▸ Task description: Your task is to quote, unchanged, only the lines from the one with "into the fold" through the one with "obj.matrix_world = world", both ends included.
● ● ● ●
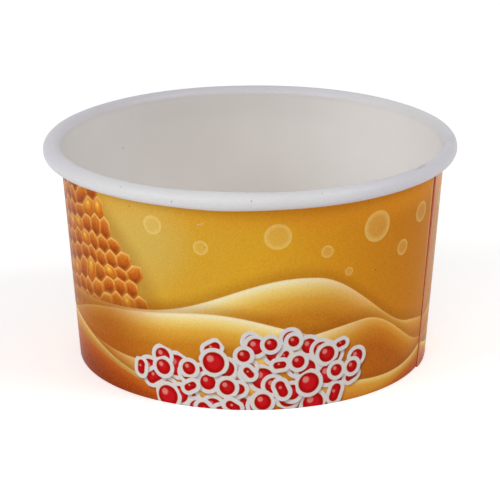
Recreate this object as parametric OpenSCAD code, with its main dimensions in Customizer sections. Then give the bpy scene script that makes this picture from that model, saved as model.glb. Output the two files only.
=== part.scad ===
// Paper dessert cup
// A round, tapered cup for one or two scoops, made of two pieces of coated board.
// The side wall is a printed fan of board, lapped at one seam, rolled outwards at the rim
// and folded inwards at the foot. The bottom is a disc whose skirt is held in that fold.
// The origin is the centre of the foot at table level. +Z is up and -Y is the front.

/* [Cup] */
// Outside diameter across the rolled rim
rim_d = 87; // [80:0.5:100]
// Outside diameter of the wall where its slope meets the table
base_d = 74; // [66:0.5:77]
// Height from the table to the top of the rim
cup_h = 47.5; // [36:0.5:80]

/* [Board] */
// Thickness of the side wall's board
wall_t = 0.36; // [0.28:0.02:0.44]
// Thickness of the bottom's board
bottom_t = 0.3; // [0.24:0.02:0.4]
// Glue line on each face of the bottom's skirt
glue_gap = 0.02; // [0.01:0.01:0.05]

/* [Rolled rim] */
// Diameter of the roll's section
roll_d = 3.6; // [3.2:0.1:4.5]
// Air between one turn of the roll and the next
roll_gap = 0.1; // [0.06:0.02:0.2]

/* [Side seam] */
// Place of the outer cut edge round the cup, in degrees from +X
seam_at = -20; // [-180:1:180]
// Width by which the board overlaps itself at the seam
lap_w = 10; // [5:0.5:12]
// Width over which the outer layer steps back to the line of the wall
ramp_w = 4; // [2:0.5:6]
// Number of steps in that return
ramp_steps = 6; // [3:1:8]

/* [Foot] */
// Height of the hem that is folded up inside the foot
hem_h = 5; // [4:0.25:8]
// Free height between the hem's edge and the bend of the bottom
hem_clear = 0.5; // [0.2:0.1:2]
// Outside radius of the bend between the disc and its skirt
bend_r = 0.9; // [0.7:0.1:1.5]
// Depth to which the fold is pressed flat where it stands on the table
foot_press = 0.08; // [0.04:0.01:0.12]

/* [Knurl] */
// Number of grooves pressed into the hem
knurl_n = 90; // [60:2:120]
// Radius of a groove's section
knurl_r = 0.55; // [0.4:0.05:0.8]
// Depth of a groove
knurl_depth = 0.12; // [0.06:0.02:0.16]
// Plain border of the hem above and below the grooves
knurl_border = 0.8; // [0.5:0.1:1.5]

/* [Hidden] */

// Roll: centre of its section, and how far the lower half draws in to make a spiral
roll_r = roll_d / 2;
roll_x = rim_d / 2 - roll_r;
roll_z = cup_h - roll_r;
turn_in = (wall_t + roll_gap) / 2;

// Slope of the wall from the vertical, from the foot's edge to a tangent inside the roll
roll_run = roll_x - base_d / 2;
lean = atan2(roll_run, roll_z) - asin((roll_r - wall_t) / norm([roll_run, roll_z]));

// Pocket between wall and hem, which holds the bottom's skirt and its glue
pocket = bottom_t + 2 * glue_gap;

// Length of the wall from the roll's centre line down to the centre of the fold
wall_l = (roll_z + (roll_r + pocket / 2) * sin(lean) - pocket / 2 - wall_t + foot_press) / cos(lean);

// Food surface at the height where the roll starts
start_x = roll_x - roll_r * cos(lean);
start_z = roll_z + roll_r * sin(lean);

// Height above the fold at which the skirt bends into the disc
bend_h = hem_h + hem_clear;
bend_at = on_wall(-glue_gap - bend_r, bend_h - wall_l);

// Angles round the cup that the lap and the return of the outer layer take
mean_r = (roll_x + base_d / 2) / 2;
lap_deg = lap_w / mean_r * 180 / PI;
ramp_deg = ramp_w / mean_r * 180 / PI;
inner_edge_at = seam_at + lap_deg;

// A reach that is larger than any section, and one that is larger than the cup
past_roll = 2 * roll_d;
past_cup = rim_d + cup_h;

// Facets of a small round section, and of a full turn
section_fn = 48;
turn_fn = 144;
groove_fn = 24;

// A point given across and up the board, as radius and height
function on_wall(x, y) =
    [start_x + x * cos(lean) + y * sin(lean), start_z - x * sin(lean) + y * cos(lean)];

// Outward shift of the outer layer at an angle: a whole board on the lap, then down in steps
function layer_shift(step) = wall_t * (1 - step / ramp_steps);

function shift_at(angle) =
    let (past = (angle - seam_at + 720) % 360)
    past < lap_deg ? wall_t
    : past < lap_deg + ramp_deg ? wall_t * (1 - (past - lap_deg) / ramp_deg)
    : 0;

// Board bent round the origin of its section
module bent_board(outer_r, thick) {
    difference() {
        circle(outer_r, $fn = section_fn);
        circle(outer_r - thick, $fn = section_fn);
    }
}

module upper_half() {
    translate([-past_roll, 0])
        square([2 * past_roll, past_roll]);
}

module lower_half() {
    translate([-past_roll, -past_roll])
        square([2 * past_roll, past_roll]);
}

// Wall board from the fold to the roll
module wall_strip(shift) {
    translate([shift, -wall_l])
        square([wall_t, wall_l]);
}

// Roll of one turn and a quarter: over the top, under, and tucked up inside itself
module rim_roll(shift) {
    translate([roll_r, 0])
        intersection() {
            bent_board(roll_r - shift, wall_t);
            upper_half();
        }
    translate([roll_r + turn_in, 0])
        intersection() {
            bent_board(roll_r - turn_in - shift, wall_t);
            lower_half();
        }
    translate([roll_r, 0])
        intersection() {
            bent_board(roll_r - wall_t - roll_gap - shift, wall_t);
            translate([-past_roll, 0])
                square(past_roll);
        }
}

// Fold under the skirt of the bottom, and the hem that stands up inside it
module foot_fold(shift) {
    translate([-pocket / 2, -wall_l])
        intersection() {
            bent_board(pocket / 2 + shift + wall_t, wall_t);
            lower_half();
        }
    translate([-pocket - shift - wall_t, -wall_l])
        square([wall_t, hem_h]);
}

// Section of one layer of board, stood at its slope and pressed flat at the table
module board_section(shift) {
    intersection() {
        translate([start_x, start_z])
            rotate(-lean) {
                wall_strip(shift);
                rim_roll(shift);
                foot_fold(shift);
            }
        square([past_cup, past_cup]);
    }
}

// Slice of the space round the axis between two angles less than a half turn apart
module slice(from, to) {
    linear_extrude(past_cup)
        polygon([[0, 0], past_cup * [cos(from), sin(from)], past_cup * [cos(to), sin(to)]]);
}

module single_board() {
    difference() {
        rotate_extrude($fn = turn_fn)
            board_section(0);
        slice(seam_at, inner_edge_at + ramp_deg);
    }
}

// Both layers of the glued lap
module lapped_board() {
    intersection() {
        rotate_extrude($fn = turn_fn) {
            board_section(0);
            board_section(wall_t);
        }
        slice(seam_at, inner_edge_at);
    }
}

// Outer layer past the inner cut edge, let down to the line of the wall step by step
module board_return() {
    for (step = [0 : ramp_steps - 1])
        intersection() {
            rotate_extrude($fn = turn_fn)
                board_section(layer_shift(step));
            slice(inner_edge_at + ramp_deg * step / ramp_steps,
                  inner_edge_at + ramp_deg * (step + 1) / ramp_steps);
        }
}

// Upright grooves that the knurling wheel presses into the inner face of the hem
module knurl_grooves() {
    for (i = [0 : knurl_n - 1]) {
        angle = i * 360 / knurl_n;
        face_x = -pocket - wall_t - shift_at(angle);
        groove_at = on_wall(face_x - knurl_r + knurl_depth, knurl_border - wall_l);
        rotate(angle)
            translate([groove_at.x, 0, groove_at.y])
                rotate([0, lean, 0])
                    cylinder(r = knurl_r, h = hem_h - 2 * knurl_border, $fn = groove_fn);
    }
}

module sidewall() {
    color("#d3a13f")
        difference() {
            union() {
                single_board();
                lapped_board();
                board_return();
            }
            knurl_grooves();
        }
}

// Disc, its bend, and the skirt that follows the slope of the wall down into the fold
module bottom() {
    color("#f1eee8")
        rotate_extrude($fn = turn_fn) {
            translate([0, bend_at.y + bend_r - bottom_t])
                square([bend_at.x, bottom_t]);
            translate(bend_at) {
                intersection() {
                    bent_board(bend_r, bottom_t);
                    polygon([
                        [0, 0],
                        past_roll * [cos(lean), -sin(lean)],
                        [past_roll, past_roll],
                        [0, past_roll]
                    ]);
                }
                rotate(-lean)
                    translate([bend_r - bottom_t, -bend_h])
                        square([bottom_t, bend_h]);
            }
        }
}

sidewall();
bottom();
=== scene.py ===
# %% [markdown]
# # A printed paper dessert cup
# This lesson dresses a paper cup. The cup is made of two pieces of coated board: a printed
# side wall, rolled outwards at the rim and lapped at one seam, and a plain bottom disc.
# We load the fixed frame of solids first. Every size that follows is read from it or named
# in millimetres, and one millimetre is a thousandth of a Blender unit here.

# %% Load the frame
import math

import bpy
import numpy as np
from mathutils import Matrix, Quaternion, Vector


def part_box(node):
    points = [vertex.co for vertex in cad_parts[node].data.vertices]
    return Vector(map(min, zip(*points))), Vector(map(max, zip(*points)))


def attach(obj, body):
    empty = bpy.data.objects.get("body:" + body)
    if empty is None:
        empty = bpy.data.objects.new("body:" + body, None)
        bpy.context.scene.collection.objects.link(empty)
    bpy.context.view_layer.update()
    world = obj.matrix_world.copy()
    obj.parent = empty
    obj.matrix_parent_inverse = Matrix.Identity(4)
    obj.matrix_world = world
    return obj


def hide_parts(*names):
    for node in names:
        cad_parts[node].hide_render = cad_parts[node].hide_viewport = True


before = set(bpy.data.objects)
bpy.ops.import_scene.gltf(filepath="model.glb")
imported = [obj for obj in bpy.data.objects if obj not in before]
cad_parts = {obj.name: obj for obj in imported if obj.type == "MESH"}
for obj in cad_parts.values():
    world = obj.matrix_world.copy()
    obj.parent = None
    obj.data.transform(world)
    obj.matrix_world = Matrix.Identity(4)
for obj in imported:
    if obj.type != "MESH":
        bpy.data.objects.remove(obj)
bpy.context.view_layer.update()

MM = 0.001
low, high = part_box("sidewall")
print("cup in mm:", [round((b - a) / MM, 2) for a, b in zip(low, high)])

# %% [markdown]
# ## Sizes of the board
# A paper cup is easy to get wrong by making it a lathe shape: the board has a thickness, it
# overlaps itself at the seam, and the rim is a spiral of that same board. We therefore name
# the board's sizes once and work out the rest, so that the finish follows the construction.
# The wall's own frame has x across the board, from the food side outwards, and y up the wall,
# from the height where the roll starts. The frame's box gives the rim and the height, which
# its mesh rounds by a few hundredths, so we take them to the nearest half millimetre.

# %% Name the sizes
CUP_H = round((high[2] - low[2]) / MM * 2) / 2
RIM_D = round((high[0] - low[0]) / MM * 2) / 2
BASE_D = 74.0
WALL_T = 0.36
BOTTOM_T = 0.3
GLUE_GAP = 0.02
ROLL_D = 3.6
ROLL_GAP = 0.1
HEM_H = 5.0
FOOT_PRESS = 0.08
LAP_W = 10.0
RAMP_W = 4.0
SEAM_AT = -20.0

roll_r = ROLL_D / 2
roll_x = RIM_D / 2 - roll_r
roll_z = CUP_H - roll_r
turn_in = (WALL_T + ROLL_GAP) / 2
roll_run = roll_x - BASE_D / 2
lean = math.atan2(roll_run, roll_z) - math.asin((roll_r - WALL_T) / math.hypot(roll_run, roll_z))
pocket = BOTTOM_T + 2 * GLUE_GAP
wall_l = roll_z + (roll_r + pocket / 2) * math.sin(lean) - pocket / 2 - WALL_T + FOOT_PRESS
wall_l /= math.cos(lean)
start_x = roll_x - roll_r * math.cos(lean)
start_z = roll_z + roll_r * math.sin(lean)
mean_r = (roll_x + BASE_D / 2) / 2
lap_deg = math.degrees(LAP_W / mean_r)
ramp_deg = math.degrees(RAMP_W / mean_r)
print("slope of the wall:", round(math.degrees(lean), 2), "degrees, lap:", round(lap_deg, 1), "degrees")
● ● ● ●
▸ Solution to the exercise:
// Disc, its bend, and the skirt that follows the slope of the wall down into the fold
module bottom() {
    color("#f1eee8")
        rotate_extrude($fn = turn_fn) {
            translate([0, bend_at.y + bend_r - bottom_t])
                square([bend_at.x, bottom_t]);
            translate(bend_at) {
                intersection() {
                    bent_board(bend_r, bottom_t);
                    polygon([
                        [0, 0],
                        past_roll * [cos(lean), -sin(lean)],
                        [past_roll, past_roll],
                        [0, past_roll]
                    ]);
                }
                rotate(-lean)
                    translate([bend_r - bottom_t, -bend_h])
                        square([bottom_t, bend_h]);
            }
        }
}

sidewall();
bottom();
=== scene.py ===
# %% [markdown]
# # A printed paper dessert cup
# This lesson dresses a paper cup. The cup is made of two pieces of coated board: a printed
# side wall, rolled outwards at the rim and lapped at one seam, and a plain bottom disc.
# We load the fixed frame of solids first. Every size that follows is read from it or named
# in millimetres, and one millimetre is a thousandth of a Blender unit here.

# %% Load the frame
import math

import bpy
import numpy as np
from mathutils import Matrix, Quaternion, Vector


def part_box(node):
    points = [vertex.co for vertex in cad_parts[node].data.vertices]
    return Vector(map(min, zip(*points))), Vector(map(max, zip(*points)))


def attach(obj, body):
    empty = bpy.data.objects.get("body:" + body)
    if empty is None:
        empty = bpy.data.objects.new("body:" + body, None)
        bpy.context.scene.collection.objects.link(empty)
    bpy.context.view_layer.update()
    world = obj.matrix_world.copy()
    obj.parent = empty
    obj.matrix_parent_inverse = Matrix.Identity(4)
    obj.matrix_world = world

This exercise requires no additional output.